Paul Gregory

Paul Gregory

Paul Gregory, a Hoover Institution research fellow, holds an endowed professorship in the Department of Economics at the University of Houston, Texas, and is a research professor at the German Institute for Economic Research in Berlin. His most recent book is Politics, Murder, and Love in Stalin's Kremlin: The Story of Nikolai Bukharin and Anna Larina (Hoover Institution Press, 2010). He blogs at paulgregorysblog.blogspot.com

More Speculation Nonsense

I regret that the “profitable speculation” diagram has disappeared from economics texts. If more people knew it, we could avoid unnecessary nonsense. Even observers from the right have no idea of the positive role of profitable speculation. Bill O’Reilly this evening launched another attack on speculators.

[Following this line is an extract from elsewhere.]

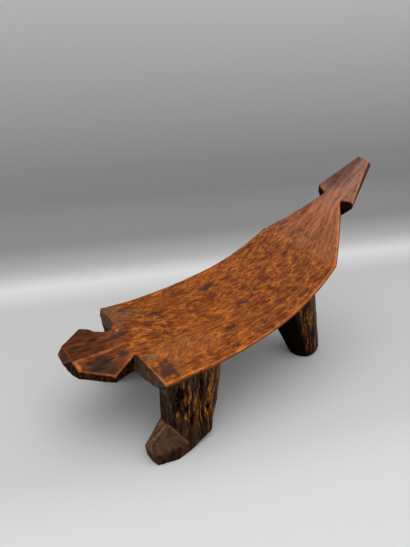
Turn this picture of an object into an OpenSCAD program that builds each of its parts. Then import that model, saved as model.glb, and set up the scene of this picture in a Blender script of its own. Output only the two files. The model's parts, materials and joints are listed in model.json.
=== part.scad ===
// Low stool carved from one block of hardwood, in the form of a creature.
// It is divided at its natural joints: neck, head, tail, legs and feet.
// Origin: the middle of the floor under the stool. +X runs to the tail, +Z is up.

/* [Seat] */
// Width across the front corners of the seat
shoulder_width = 178; // [150:1:210]
// Width behind the shoulders, which flare out a little to the front corners
waist_width = 173.5; // [145:0.5:205]
// Width at the rear corners, where the taper to the tail begins
rear_width = 140; // [110:1:165]
// Height of the seat's rim above the floor at the front
rim_height = 99.3; // [90:0.1:130]
// Length of the level stretch behind the front corners
level_length = 20; // [5:1:60]
// Radius of the first, gentle sweep of the seat
gentle_radius = 520; // [400:5:700]
// Slope where the gentle sweep ends
gentle_slope = 14.5; // [8:0.5:20]
// Radius of the second, steeper sweep, up into the tail
steep_radius = 245; // [200:5:320]
// Slope at the rear corners
corner_slope = 39; // [30:0.2:45]
// Thickness of the seat along its rim
rim_thickness = 4.5; // [3:0.5:8]
// Depth of the belly below the level of the rim
belly_depth = 16; // [12:0.5:26]
// Rise of the middle of the seat above the rim at the neck
front_crown = 7; // [0:0.5:10]
// Dip of the middle of the seat below the rim, where one sits
seat_dip = 4; // [0:0.5:7]

/* [Neck and head] */
// Width of the neck in the notches behind the head
neck_width = 64; // [50:1:80]
// Distance from the middle to the right notch, which is cut less deep than the left one
right_notch = 40.5; // [34:0.5:50]
// How far the neck starts ahead of the front corners
notch_lead = 7; // [3:0.5:15]
// How far the under edge of the seat's front leads its top edge, in the notches
notch_undercut = 3.4; // [0:0.1:5]
// Length of the neck, from the notches to the jaw
neck_length = 32; // [24:1:45]
// Width of the head across the jaw
jaw_width = 103; // [84:1:120]
// How much further the jaw reaches to its right than to its left
jaw_bias = 4; // [0:0.5:6]
// How far the right side of the neck is hollowed inwards
neck_hollow = 9.5; // [0:0.5:12]
// How far the top of the neck dips at its hollow
neck_dip = 5; // [0:0.5:7]
// Length of the head in front of the jaw
head_length = 30; // [22:1:45]
// Width of the blunt front of the head
snout_width = 54; // [40:1:70]
// Height of the head's ridge above the floor
head_height = 105; // [95:0.5:115]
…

If Bernie Sanders’ (and others’) proposals succeeded in eliminating speculation, we would experience broader price and quantity swings and would be worse off.

The concept is very simple. If speculators anticipate lower future supplies (and higher prices), they buy now and hold for future sales. If they guess right, they sell in the future at a profit. If they guess wrong, they sell in the future for a loss. The profitable speculator has moved supply from a period of relative abundance to a period of relative scarcity and has smoothed out prices. We have been made better off.

In other words, profitable speculators perform a positive service for the economy. Unprofitable speculators make things worse, but they can’t stay in business if they continue to guess wrong. They disappear. Those with a knack for speculation remain and smooth out prices and supplies.

Notice that there is no outcry when speculators conclude that future supplies will improve and they push prices down.

I guess that people will never understand this simple proposition. So we’ll have to live with this hot air.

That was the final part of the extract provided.